When contemplating the inside of a bacterial cell, most researchers assume it behaves like a fluid-filled sac. Not a water balloon exactly—the cytoplasm is too chock-full of macromolecules to behave like water—but something more viscous, like a balloon filled with glycerol.
The implication here is that the cell is effectively homogeneous with enzymes and metabolites freely diffusing and that their concentrations are the key to reaction kinetics. At least this is the way biochemists traditionally have modeled the cell.
As it turns out, that model is overly simplistic. In a new study, researchers demonstrated that bacterial cytoplasm actually is more akin to glass—or, rather, a glass-forming liquid very near to the so-called glass transition. In this environment, relatively small molecules and proteins appear to move by diffusion. Particles larger than about 30 nm, the size of a ribosome, move far more slowly, a result of the fluid’s glass-like properties. Even more remarkably, metabolic activity appears to “fluidize” the cytoplasm, making it possible for larger particles to move more freely in a metabolically active cell than in a dormant one.
That observation, which reconciles previous conflicting data on cytoplasmic motion, has wide-ranging implications for processes ranging from the movement of chromosomes and plasmids during partitioning, to the assembly of virus particles, said Christine Jacobs-Wagner, Professor of Molecular, Cellular and Developmental Biology at Yale University and an Investigator of the Howard Hughes Medical Institute, who led the study which appeared in the January 16 issue of the journal Cell (1).
“If you affect cellular dynamics, you affect the physiology and the behavior of the cell, because all biological processes are affected,” Jacobs-Wagner said. “Biological macromolecules and complexes have to be able to move to function; they have to be able to find one another and interact.”
According to Jacobs-Wagner, the link between cytoplasmic fluid dynamics and metabolic activity was discovered by accident. A graduate student was using motion tracking to study a fluorescently tagged filament protein in the bacterium, Caulobacter crescentus. At first, the particles moved freely throughout the cell. But at some point, the student noticed the filament motion abruptly came to a halt. At the same time, the cells also stopped growing.
That observation, Jacobs-Wagner said, “blew our mind.” Suspecting that metabolic activity somehow was the key, the team applied treatments that would force the cells into dormancy, such as removing carbon sources or sapping ATP reserves. Those treatments caused the particles essentially to freeze in place, The team also observed similar behavior in a different bacterial species, Escherichia coli.
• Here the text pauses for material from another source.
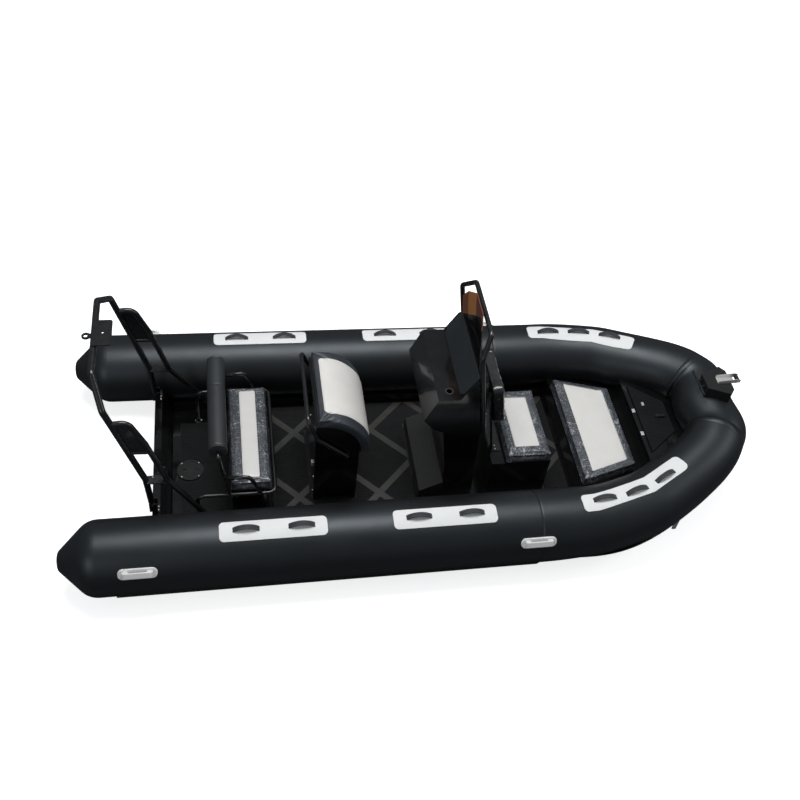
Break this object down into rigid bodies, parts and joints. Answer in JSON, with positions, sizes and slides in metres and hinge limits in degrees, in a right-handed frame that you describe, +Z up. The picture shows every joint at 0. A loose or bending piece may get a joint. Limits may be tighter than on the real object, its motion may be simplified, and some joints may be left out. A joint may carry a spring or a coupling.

According to Jacobs-Wagner, viscosity isn’t sufficient to explain the behavior and dynamics of different particles. “If it were [a viscosity effect], small and big particles would see the environment the same way,” she said. “But larger particles perceive the environment differently than small particles, even though they are in the same environment.”
Instead, she said, the cytoplasm behaves like colloidal glass, an analogy that makes sense in light of how crowded the cytoplasm really is. (A colloidal glass is one in which a liquid containing a high concentration of particles begins to flow ever more slowly until it eventually stops moving altogether.)
And, similar to glass-like liquids near the glass transition, the cytoplasm appears to be highly sensitive to perturbation. In colloidal glasses, Jacobs-Wagner said, physical agitation can fluidize the system. It is possible, she explained, that biochemical activity does the same thing in the cell by essentially shaking up jammed components, causing them to rearrange and move large distances.
Hugues Berry, a Senior Researcher at the French National Institute for Research in Computer Science & Control (INRIA) and the University of Lyon, who studies intracellular dynamics using mathematical modeling, said the findings potentially explain bacterial dormancy.
“Let’s say that your metabolism is high and you have many, many reactions occurring, and then suddenly you cut off the food source and you have to stop metabolic activity,” Berry said. “You have to cool down your metabolism. How do you do that? One way to cool down is to hinder molecular encounters.”
Alternatively, he suggested, this glass-like behavior could provide a mechanism for producing distinct molecular environments in cells that have no internal membranes.
Whatever the reason, it’s now clear that the bacterial cytoplasm is more complicated than a water balloon. “Our study is raising a lot more questions than it is answering,” Jacobs-Wagner said. “But it makes us think the cytoplasm has a different physical nature than we often assume.”
1. Parry, B.R., et al., “The bacterial cytoplasm has glass-like properties and is fluidized by metabolic activity,” Cell, 156:183–94, 2014.